An employee who works through mandated lunch or meal breaks without recording the hours, and who is thus not compensated for all hours worked, can present a thorny issue for the employer, as the employer is exposed to a Fair Labor Standards Act claim for failing to pay for the work performed. Resolution of the employee’s claim for compensation for missed lunch or meal breaks will turn on whether the employer knew or should have known of the uncompensated work; if the employer allowed it to happen, the employee must be compensated. FLSA regulations are clear about this: (1) “work not requested but suffered or permitted is work time.” (29 C.F.R. § 785.11); and (2) if the “employer knows or has reason to believe that [a worker] is continuing to work [then] the time is working time.”(29 CFR § 785.11).
It is easy to say that if the employer does not know or have reason to know that the employee is working uncompensated hours the employer is not liable under the FLSA, but it can be difficult to prove this negative. A written policy requiring employees to report all work time and to report missed breaks, and making payment to those employees who make such reports, is one way an employer can ensure that it pays employees for all time worked and is not subjected to liability for uncompensated work. This was confirmed earlier this month when the United States Supreme Court declined to hear an appeal from a decision by the Sixth Circuit Court of Appeals ruling for the employer.

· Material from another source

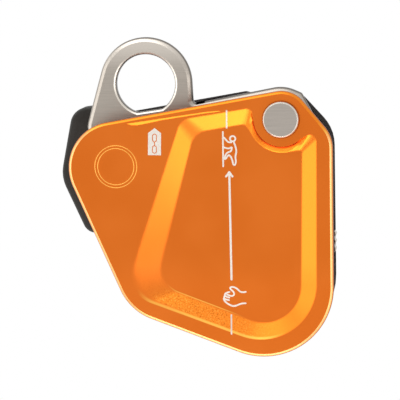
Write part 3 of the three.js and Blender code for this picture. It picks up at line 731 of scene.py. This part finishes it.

In White v. Baptist Memorial Health Care Corp., 699 F.3d 869 (6th Cir. 2012), the Court granted summary judgment for the employer, basing its decision on the employer’s written policies and the employee’s failure to comply with the policies. The written policy in the employer’s handbook provided that employees were entitled to unpaid meal breaks that were automatically deducted from the paycheck and also provided that if an employee missed a meal break or the meal break was interrupted for a work-related reason, the employee would be compensated for the time worked. The employees were instructed to record on a log all of their time spent working. Ms. White signed a document indicating she understood the policy. For a time she completed the log (and was paid for the missed breaks) but she then stopped doing so and later claimed she should be paid for the time worked during the meal breaks that were deducted from her paychecks.
The bottom line from the White case is if an employer establishes a reasonable process for an employee to report uncompensated work time and the employee fails to follow the process, it is unlikely the employer will be liable. A different result could occur if there was evidence the employer discouraged employees from following the process, but short of that it is unlikely a court would hold an employer liable when it had no way of knowing the employee was working uncompensated hours.